Brazil is a nation that always has been bubbling with cinematic energy; from Limite (1931) to Cinema Novo to Bacurau, its cinema culture has always been revolutionary. And right now, cinema is more important than ever with fascist leader Jair Bolsonaro sending the country into turmoil in seemingly every which way he can: allowing trans people to be murdered in the street, to causing irreparable damage to the amazon rainforest. Brazil needs urgent and vocal cinema, and after an impressive 2019 in Cannes, with Bacurau earning such deserving praise, and The Invisible Life of Euradice Gusmao picking up the Un Certain Regard, this year’s IFFR proves that it has one.
There are two outstanding Brazilian features at this year’s Rotterdam festival that speak to modern Brazil. The first, King Car seems simple in concept: it is about a boy who realises at a young age that he can converse with cars. The city looks to bring in a law banning any car over 15 years of age, seemingly for environmental reasons, but the film quite rightly frames it as a class issue, disenfranchising many – including our protagonist, Uno’s (Luciano Pedro Júnior) taxi driver father. This leads him to refurbish old cars, developing technology that allows their thoughts to be heard. What he does not bank on is that the cars would be more inclined to evil than he ever could have imagined. The film watches as Uno’s kibbutz-like group become seduced by the idea of “King Car”, no small hint at the problematic nature of hierarchy in co-operative groups (as well as more generally). Though at times cheesy, King Car’s inventive concept keeps you engaged, and much like Bacurau, it is a brilliant example of how radical politics can be seemingly integrated into an entertaining genre film.
In contrast, Madalena is a haunting film centred around the murder of the eponymous character, a trans woman, whose body has been left in a field. Transphobia is a global scourge, make no mistake. In the UK alone, the likelihood of being murdered as a trans person is far higher than the rate for cis people, and the level of media discrimination is disgusting. Under Bolsonaro though, Brazil has descended into becoming the country in which the highest number of transgender people are murdered every year.

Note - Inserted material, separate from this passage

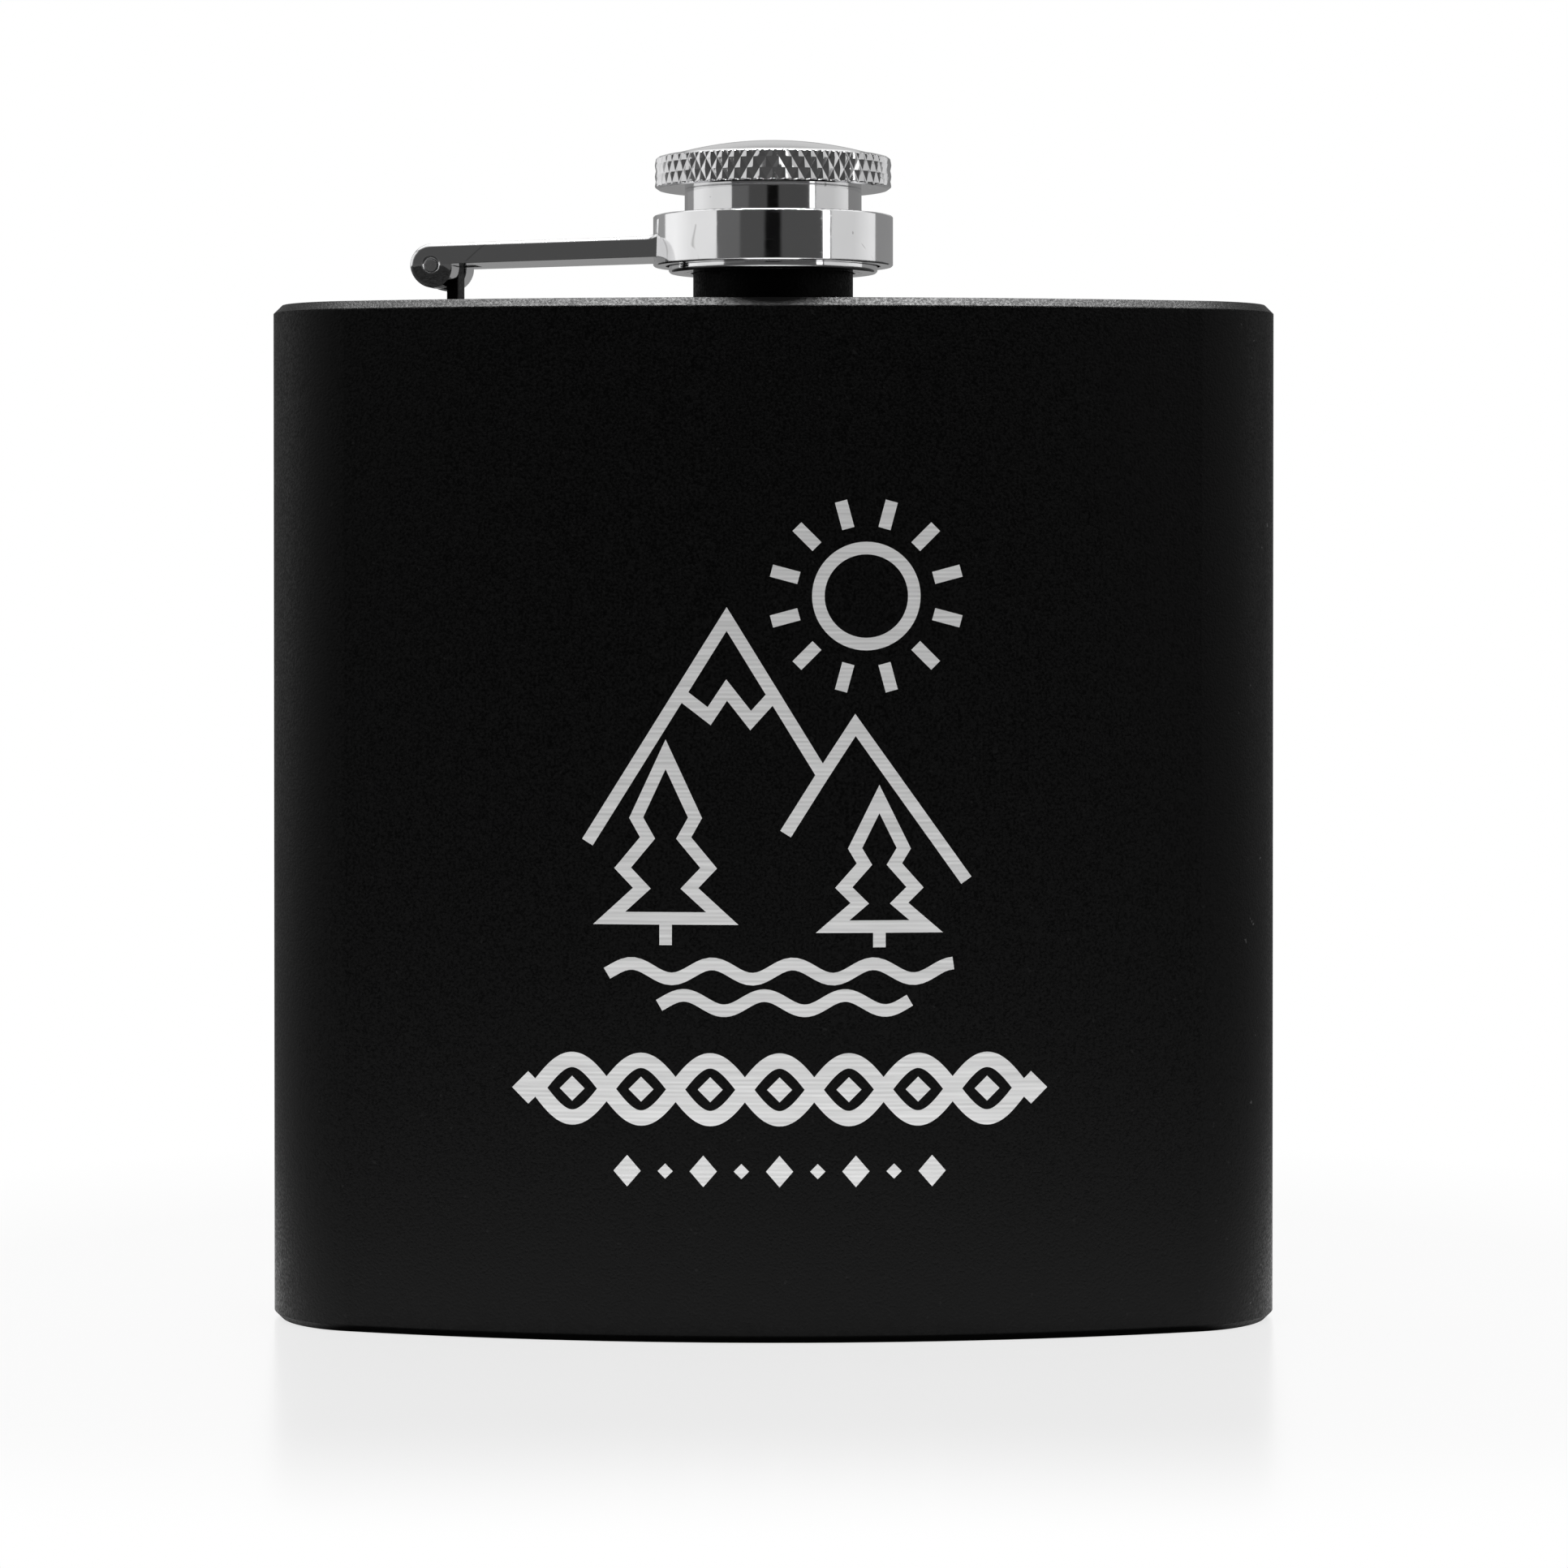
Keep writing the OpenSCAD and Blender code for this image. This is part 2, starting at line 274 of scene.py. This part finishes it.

Madalena’s (Chloe Milan) presence fills the atmosphere of the film. We follow three sets of characters, all vaguely connected to her. A club hostess who knocks on her door for money, a young man inspecting the soy fields where her body lies for his father, and a group of trans women splitting her things between themselves, reminiscing about her. Madalena shows the emptiness death causes, something all too often felt in Brazil’s trans community. It is a powerful and affecting film, one that holds up the immense weight of such atrocities, not allowing them to simply be forgotten or written off. Not only does it do this, but it shows the impact of individual death. Madalena is not a statistic, one amongst the number of trans women murdered in Brazil, no, she is a person, and the emptiness she leaves is smothering.
Cannes 2019 had two stand out features from Brazil that looked to alert the world of its current political predicament. Two years on and Bolsanro has inflicted damage to Brazil both environmentally and in terms of his despicable handling of the coronavirus pandemic. King Car and Madalena show that despite ever worsening conditions, Brazilian cinema is resilient, still with a strong voice decrying its political leader’s madness. They are more than simply wonderful films, they are vital. Not just in terms of understanding Brazil’s current situation, but also to understand what it looks like to see creatives use their platform for good. After 4 years of Trump, a number of American creatives celebrated his election defeat, yet very few of them created anything as vicious or important as these two films. Brazilian cinema, as it has been for a long time, is a shining example to the world of the power of cinema. It is time we listen.